The Enlightenment Cycle
Career Success
I'm a teacher of American Buddhism. American Buddhism is a new form of Buddhism. It's a little different from our practice in the Far East.
In the Far East, Buddhism is usually practiced in a monastery. You enter a monastery, and you live your life there. You get up at a certain time, you have meals at a certain time, and you tend the garden or copy manuscripts. You meditate at certain times. You study with the master or the teaching monks. It's a certain type of life. But in the West, while certainly there will be Buddhist monasteries I'm sure, it seems to me the best form of practice is to live in the world, to have your own home or apartment, condominium, have your own car. It just seems to work better here.
The spirit of the West, of America, is different than the East. The cultural conditioning is very different, and it seems to be harder for people here to work in teams. It seems to be more difficult for people here to live in harmony, in a monastery. Certainly there are monasteries and convents that have flourished in the Christian tradition for a long time in Europe and America and other places in the world. But a Buddhist monastery has a certain chemistry. There's a certain laughter, a certain excitement, a certain brightness and ebullience, and it's hard to capture that here. I think that same brightness here is captured in another way, and that's by living and working in the world. It's certainly more challenging in certain ways, and certainly about the same in other ways as compared to living in monasteries in the Far East.
So, as a practicing Buddhist in America in the West, or even in the Far East, in Japan and other places, if you don't live in a monastery then you have to have a job. Even in a monastery, of course, you have a job, usually. But here you have to live and work in the world, and most of the time that people spend in their lives is devoted to working, whether it's school or work. School is preparation for work and it's a type of work, and then later we finish school and go to work. We get a job.
Working is not a nine-to-five experience. It's a lifetime. Most people get up around 6:00 to get ready for work, 6:30, some even earlier, some a little later. Off they go into traffic. They have to commute for an hour or two sometimes just to get to work, spend the day there, commute back. They have to make sure their clothes are ready for the next day. They might have to do some study for the next day if their job calls for it, particularly if they are in a supervising or managerial position, or an R & D [research and development] position.

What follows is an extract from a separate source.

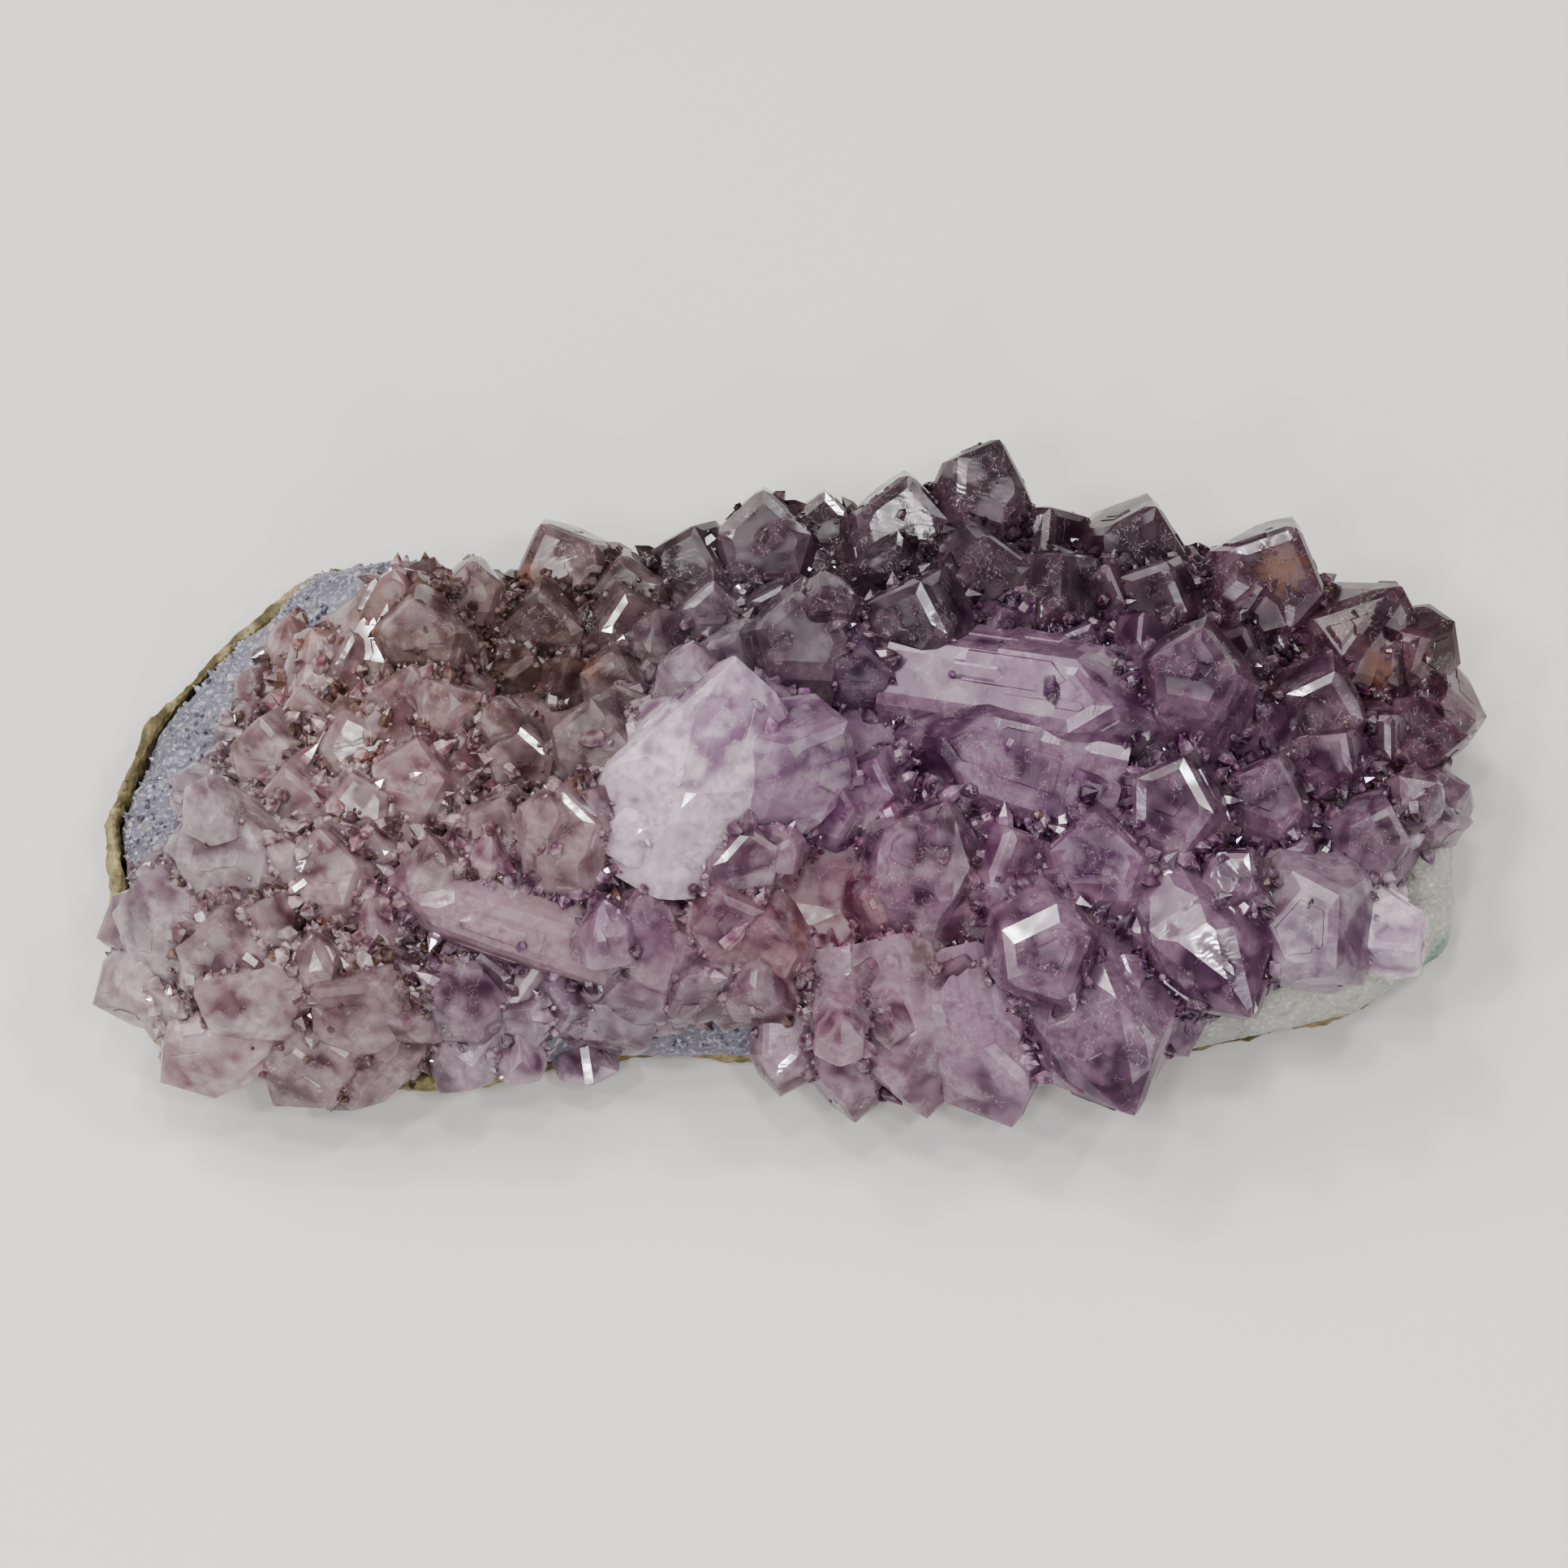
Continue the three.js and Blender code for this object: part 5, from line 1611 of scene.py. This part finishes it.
sprout(
    "valley_druse", np.array(places), np.array(facings), np.array(looks), druse_amethyst,
    smallest=0.15, largest=0.8, lean=0.55, seed=5,
)

# %% [markdown]
# ## Sugar on the agate
#
# The agate ledge at the upper left and the strip at the lower edge glitter with grains that are finer
# than the druse. They cover it in patches, and none grow on its underside, low on its wall, or on the
# pale wall at the right, which is smooth in the picture.

# %% Sugar on the agate
SUGAR_TRIES = 24000
SUGAR_BARE = -0.1
SUGAR_PATCH = 4.5
SUGAR_FEEL = 3
SUGAR_SHELTER = 0.6
SUGAR_OVERHANG = -0.1
LOWEST_SUGAR = 1.5
SUGAR_END = 18.0
SUGAR_FADE_START = 5
SUGAR_FADE = 30

sugar_quartz = quartz(
    "sugar_quartz", 0.25, cloud_size=1.5, wisps=0.5, polish=0.02, bump=0.0, cloudiness=0.0
)
sugar_look = np.concatenate([paint(86, 84, 96), paint(170, 168, 178), [0.5]])
places, facings = [], []
for point, facing in zip(*scattered(agate.data, SUGAR_TRIES)):
    thinning = np.clip((point[0] - SUGAR_FADE_START) / SUGAR_FADE, 0, 0.5)
    patch = noise.fractal(Vector(point / SUGAR_PATCH), *EVEN_FRACTAL) - thinning
    if facing[2] < SUGAR_OVERHANG or patch < SUGAR_BARE:
        continue
    if point[2] < LOWEST_SUGAR or point[0] > SUGAR_END:
        continue
    if shelter(all_stones, point, facing, SUGAR_FEEL) < SUGAR_SHELTER:
        places.append(point)
        facings.append(facing)
sprout(
    "agate_sugar", np.array(places), np.array(facings), np.tile(sugar_look, (len(places), 1)),
    sugar_quartz, smallest=0.06, largest=0.3, lean=0.8, seed=11,
)
bpy.data.objects.remove(little_crystal)

# %% [markdown]
# ## Sizes, and the end
#
# The finished stone must fill the same space as the solids that it stands for. Both boxes are given as
# the result of this cell, so that they can be compared without looking at the picture.

# %% Sizes, and the end
visual_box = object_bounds()
print("the finished stone measures", [round((b - a) / MM, 1) for a, b in zip(*visual_box)], "mm")
boxes = {"cad": cad_box, "visual": visual_box}
{name: [list(corner) for corner in box] for name, box in boxes.items()}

In other words, for most people, a tremendous amount of time goes into their work. It's the main thing that we do in life to sustain ourselves, just as bodies. It's a very important thing and it consumes a great deal of our energy, and energy is the central study or the component theme of Buddhist practice, of yoga, is the conservation of energy. And that's why people live, or have lived, in monasteries. The idea was, the walls of a monastery are not to keep you in but to keep everybody (Rama laughs), to keep everybody else out because you want to develop a certain type of life and most people in the world have other ideas on the subject. So Buddhists have, for a long time, lived in monasteries so that they can spend a certain amount of time working and a certain amount of time meditating. They don't want to use up all their energy in working.
You might say living in a monastery cuts down the commutation time. That alone would give you a couple of extra hours a day to meditate and do all kinds of things. And in a monastery, you lead a relatively simple life. You don't need a lot of possessions. You don't have to work as many hours to sustain yourself so you have more time for play. And spiritual practice is not thought of as an arduous thing or a hard thing, but play. It's the fun of life.